* Start *

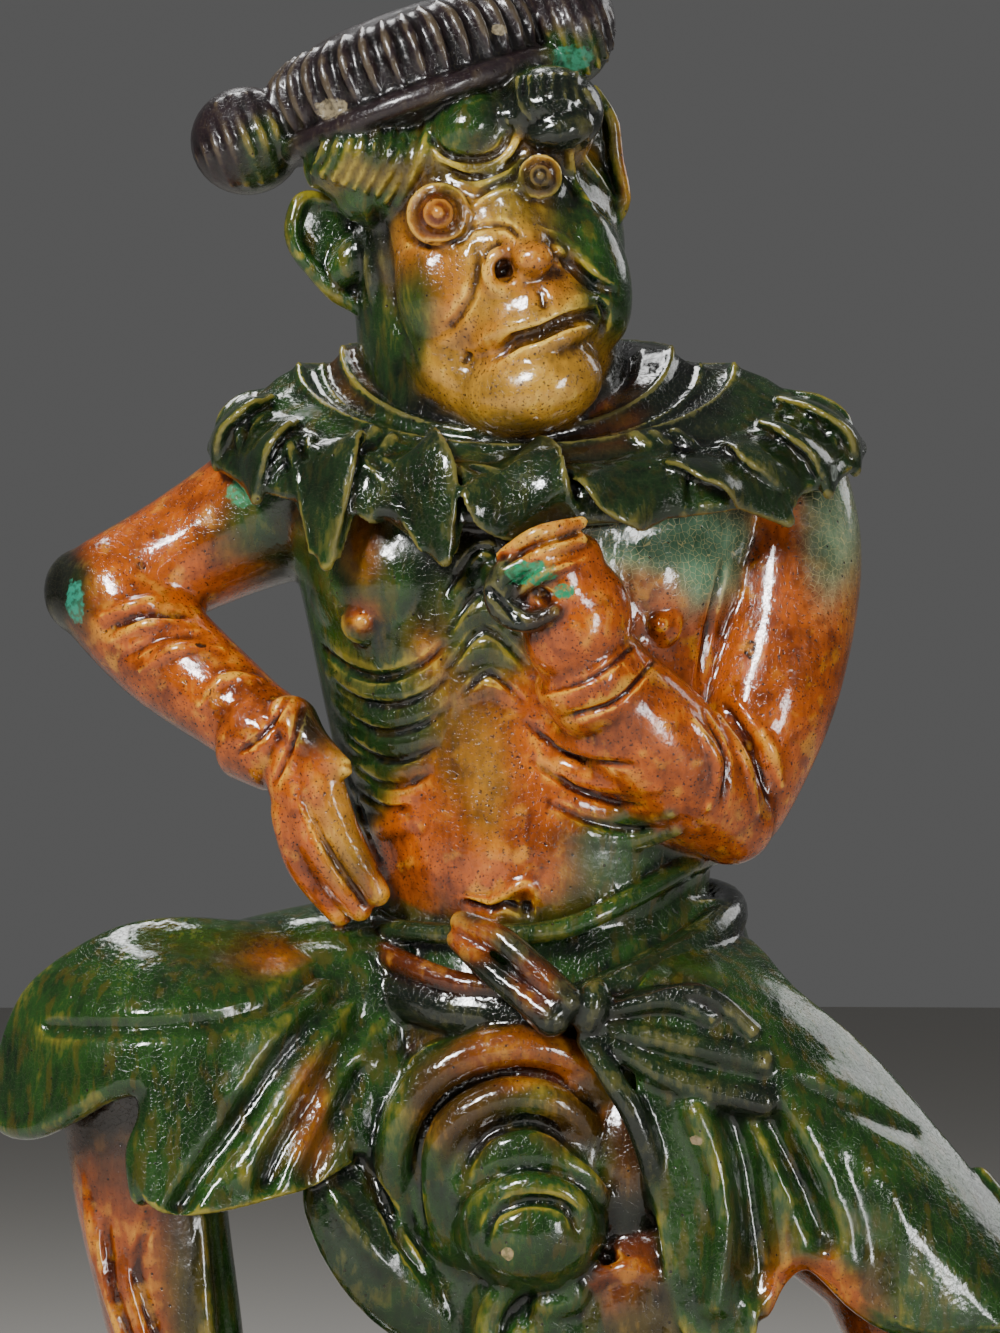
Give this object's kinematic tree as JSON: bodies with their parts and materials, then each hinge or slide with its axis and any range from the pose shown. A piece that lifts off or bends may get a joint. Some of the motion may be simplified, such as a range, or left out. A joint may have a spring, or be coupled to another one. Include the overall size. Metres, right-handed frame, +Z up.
{
  "type": "figural ridge tile",
  "caption": "Glazed ceramic ridge tile: a demon guardian in a fluted cap and leafy cape, one hand on hip and one fist raised, on a low arched saddle base.",
  "frame": {"origin": "centre of the base's flat underside", "axes": "+Z up through the figure, -Y the way it faces, +X along the ridge towards its raised fist"},
  "size_m": [0.45, 0.2151, 0.6954],
  "materials": {
    "lead_glaze": "gloss"
  },
  "bodies": {
    "root": {"figural_ridge_tile": "lead_glaze"}
  },
  "joints": []
}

* End *

Your instructions: Give the data again, exactly as it stands.

Answer in full:
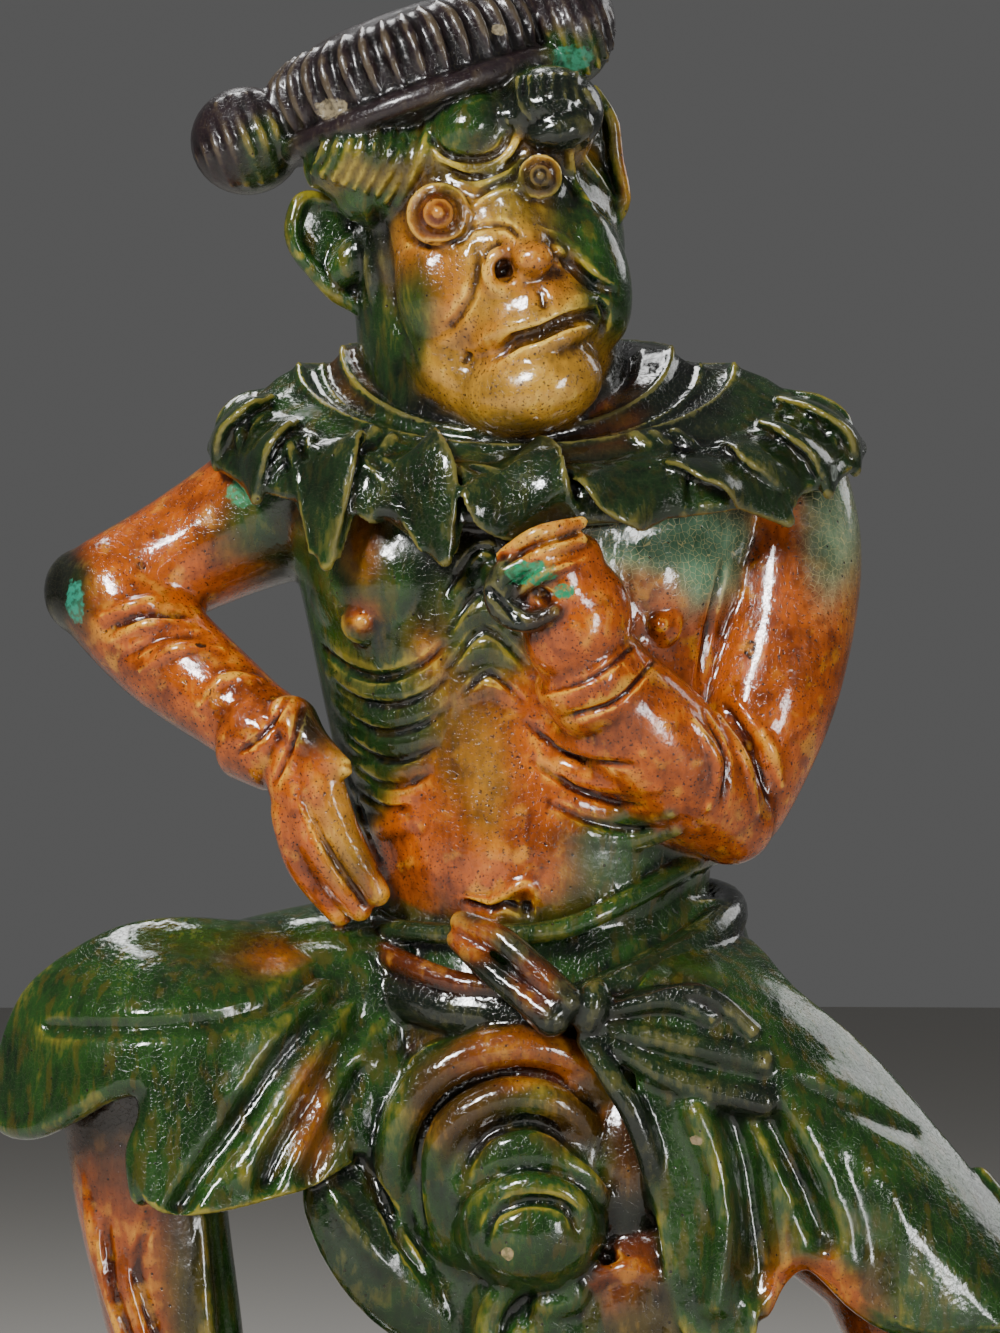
Give this object's kinematic tree as JSON: bodies with their parts and materials, then each hinge or slide with its axis and any range from the pose shown. A piece that lifts off or bends may get a joint. Some of the motion may be simplified, such as a range, or left out. A joint may have a spring, or be coupled to another one. Include the overall size. Metres, right-handed frame, +Z up.
{
  "type": "figural ridge tile",
  "caption": "Glazed ceramic ridge tile: a demon guardian in a fluted cap and leafy cape, one hand on hip and one fist raised, on a low arched saddle base.",
  "frame": {"origin": "centre of the base's flat underside", "axes": "+Z up through the figure, -Y the way it faces, +X along the ridge towards its raised fist"},
  "size_m": [0.45, 0.2151, 0.6954],
  "materials": {
    "lead_glaze": "gloss"
  },
  "bodies": {
    "root": {"figural_ridge_tile": "lead_glaze"}
  },
  "joints": []
}